Inside the Embedding Layer
python
# Shape perspective:
# input (batch_size, SEQ_LENGTH) — integer indices
# output (batch_size, SEQ_LENGTH, 64) — dense vectors
emb = layers.Embedding(input_dim=MAX_VOCAB, output_dim=EMBED_DIM)The embedding matrix is a trainable weight table of shape (vocab_size, embed_dim). Each forward pass is a fast integer-indexed lookup into that table.
Using Pretrained Embeddings (GloVe)
Training embeddings from scratch on a small dataset has limits. A smarter approach is to initialise the embedding matrix with vectors pretrained on a massive external corpus, then fine-tune from there.
GloVe (Global Vectors for Word Representation) offers freely available pretrained vectors. Download glove.6B.zip from https://nlp.stanford.edu/projects/glove/, extract it, and load the 100-dimensional version:
python
import numpy as np
GLOVE_PATH = "glove.6B.100d.txt"
EMBED_DIM = 100
# Build a word → vector lookup table
glove_index = {}
with open(GLOVE_PATH, encoding="utf-8") as f:
for line in f:
parts = line.split()
word = parts[0]
vec = np.array(parts[1:], dtype="float32")
glove_index[word] = vec
# Retrieve the vocabulary the TextVectorization layer built
vocab = vectorize_layer.get_vocabulary()
# Construct an embedding matrix aligned to that vocabulary
embedding_matrix = np.zeros((len(vocab), EMBED_DIM))

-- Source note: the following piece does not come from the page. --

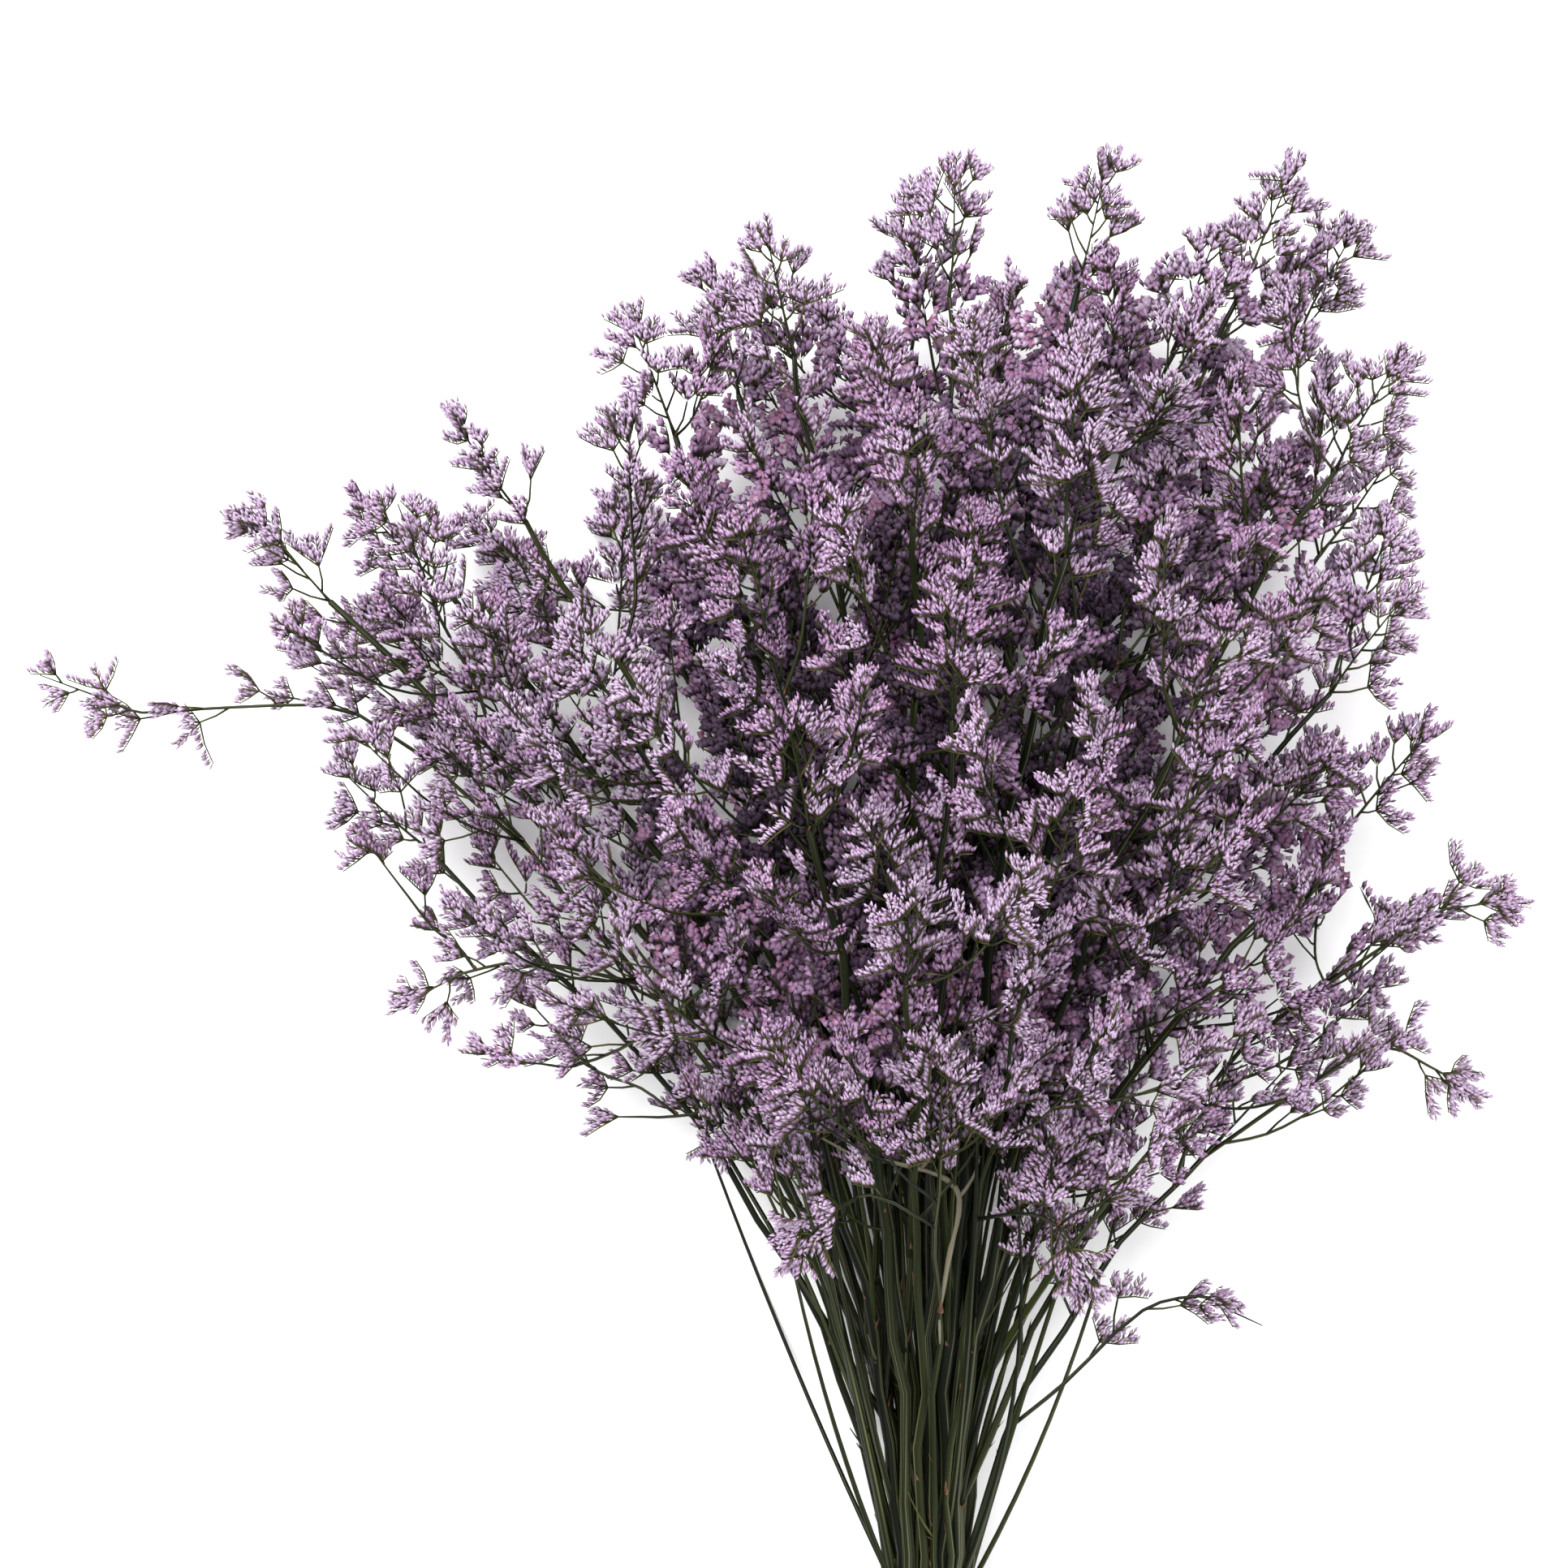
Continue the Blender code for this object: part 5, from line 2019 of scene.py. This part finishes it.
@dataclass(frozen=True)
class Studio:
    """The camera, the floor and the light, in metres."""

    camera_place: tuple[float, float, float] = (0.0019, 0.1245, 1.715)
    lens: float = 100.0
    sensor: float = 36.0
    floor_size: float = 12.0
    floor_colour: tuple = (240, 240, 240)
    world_strength: float = 0.32
    clip: Range = (0.05, 50.0)
    lights: tuple = (("key", (-0.9, 1.1, 2.4), 2.6, 112.0), ("fill", (1.8, -0.6, 1.9), 2.0, 38.0))
    aim: tuple[float, float, float] = (0.0, 0.1, 0.1)

    def build(self) -> None:
        """Set up the whole studio."""
        self.camera()
        self.floor()
        self.world()
        for name, place, size, power in self.lights:
            self.light(name, place, size, power * EXPOSURE)

    def camera(self) -> None:
        """Set the camera above the bunch, looking straight down."""
        bpy.ops.object.camera_add(location=self.camera_place, rotation=(0.0, 0.0, 0.0))
        camera = bpy.context.object
        camera.name = "camera"
        camera.data.lens, camera.data.sensor_width = self.lens, self.sensor
        camera.data.clip_start, camera.data.clip_end = self.clip
        bpy.context.scene.camera = camera

    def floor(self) -> None:
        """Lay a plain pale floor."""
        bpy.ops.mesh.primitive_plane_add(size=self.floor_size, location=(0.0, 0.0, 0.0))
        floor = bpy.context.object
        floor.name = "floor"
        paint = Paint("pale_floor", 0.9)
        paint.surface.inputs["Base Color"].default_value = (*linear(self.floor_colour), 1.0)
        floor.data.materials.append(paint.material)

    def world(self) -> None:
        """Light the surroundings evenly."""
        world = bpy.data.worlds.new("studio")
        world.use_nodes = True
        world.node_tree.nodes["Background"].inputs["Color"].default_value = (1.0, 1.0, 1.0, 1.0)
        world.node_tree.nodes["Background"].inputs["Strength"].default_value = self.world_strength * EXPOSURE
        bpy.context.scene.world = world
        bpy.context.scene.view_settings.view_transform = "Standard"

    def light(self, name: str, place: tuple[float, float, float], size: float, power: float) -> None:
        """Hang one square soft light that points at the bunch.

        Args:
            name: Its name.
            place: Where it hangs.
            size: Its width.
            power: Its power in watts.
        """
        bpy.ops.object.light_add(type="AREA", location=place)
        light = bpy.context.object
        light.name = name
        light.data.size, light.data.energy = size, power
        light.rotation_euler = (Vector(self.aim) - Vector(place)).to_track_quat("-Z", "Y").to_euler()


def settle(heap: Heap, softness: float, ceiling: float) -> None:
    """Press what would reach below the surface softly onto it, and what would rise past the top softly down.

    Args:
        heap: The mesh, in millimetres above the surface.
        softness: How near to a limit points start to give way.
        ceiling: The height that nothing passes.
    """
    for points in heap.points:
        height = points[:, 2]
        low, high = height < softness, height > ceiling - softness
        height[low] = softness * np.exp((height[low] - softness) / softness)
        height[high] = ceiling - softness * np.exp((ceiling - softness - height[high]) / softness)


def main() -> None:
    """Build the bunch piece by piece, and light it."""
    logging.basicConfig(level=logging.INFO, format="%(name)s: %(message)s")
    habit = Habit()
    forms = Forms.model()
    low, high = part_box("tie")
    offset = np.array(((low.x + high.x) / 2, high.y - TiePiece.width / 2 * MM, 0.0))
    floret_paint, stem_paint, twine_paint = FloretFinish().build(), StemFinish().build(), TwineFinish().build()
    growth = Growth(habit)
    stems, twigs = growth.grow()
    canopy = Canopy.over(twigs)
    fronts = [stem.at(NeckHabit.woody_height)[0] for stem in stems]
    foremost = max(range(len(stems)), key=lambda number: fronts[number][2] - 2 * abs(fronts[number][0]))
    faces = 0
    for number, stem in enumerate(stems):
        own = {index: twig for index, twig in enumerate(twigs) if twig.spray == number}
        spray = SprayPiece(number, stem, own, forms, growth, canopy, number == foremost)
        spray.grow()
        node = f"spray_{number + 1:02d}"
        for heap, part, paint in ((spray.branches, "branches", stem_paint),
                                  (spray.florets, "florets", floret_paint)):
            settle(heap, SOFTNESS, CAD_BOX[1].z / MM + HEADROOM)
            piece = heap.make(f"{node}_{part}", offset, paint)
            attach(piece, "root")
            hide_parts(node)
            faces += len(piece.data.polygons)
        log.info("%s: %d combs", node, spray.comb_count)
    tie = TiePiece(habit, forms)
    tie.build()
    piece = tie.heap.make("tie_twine", offset, twine_paint)
    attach(piece, "root")
    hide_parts("tie")
    log.info("tie: %d triangles", len(piece.data.polygons))
    log.info("%d triangles in all", faces + len(piece.data.polygons))
    Studio().build()


if __name__ == "__main__":
    main()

for idx, word in enumerate(vocab):
vec = glove_index.get(word)
if vec is not None:
embedding_matrix[idx] = vec
print(f"Vocabulary size: {len(vocab)}")
print(f"Embedding matrix shape: {embedding_matrix.shape}")Pass that matrix to the embedding layer:
python
pretrained_embedding = layers.Embedding(
input_dim=len(vocab),
output_dim=EMBED_DIM,
embeddings_initializer=keras.initializers.Constant(embedding_matrix),
trainable=True, # allow fine-tuning on your specific data
)With trainable=True the model can adapt the GloVe vectors toward your domain. For very small datasets, try trainable=False to avoid overfitting — benchmark both settings.
Convolutional Neural Networks for Text
Convolutional Neural Networks made their name in image recognition, but 1D convolutions are remarkably effective for text. The intuition is clean: a filter slides across a sequence of word vectors looking for local patterns — bigrams, trigrams, short phrases — that signal sentiment.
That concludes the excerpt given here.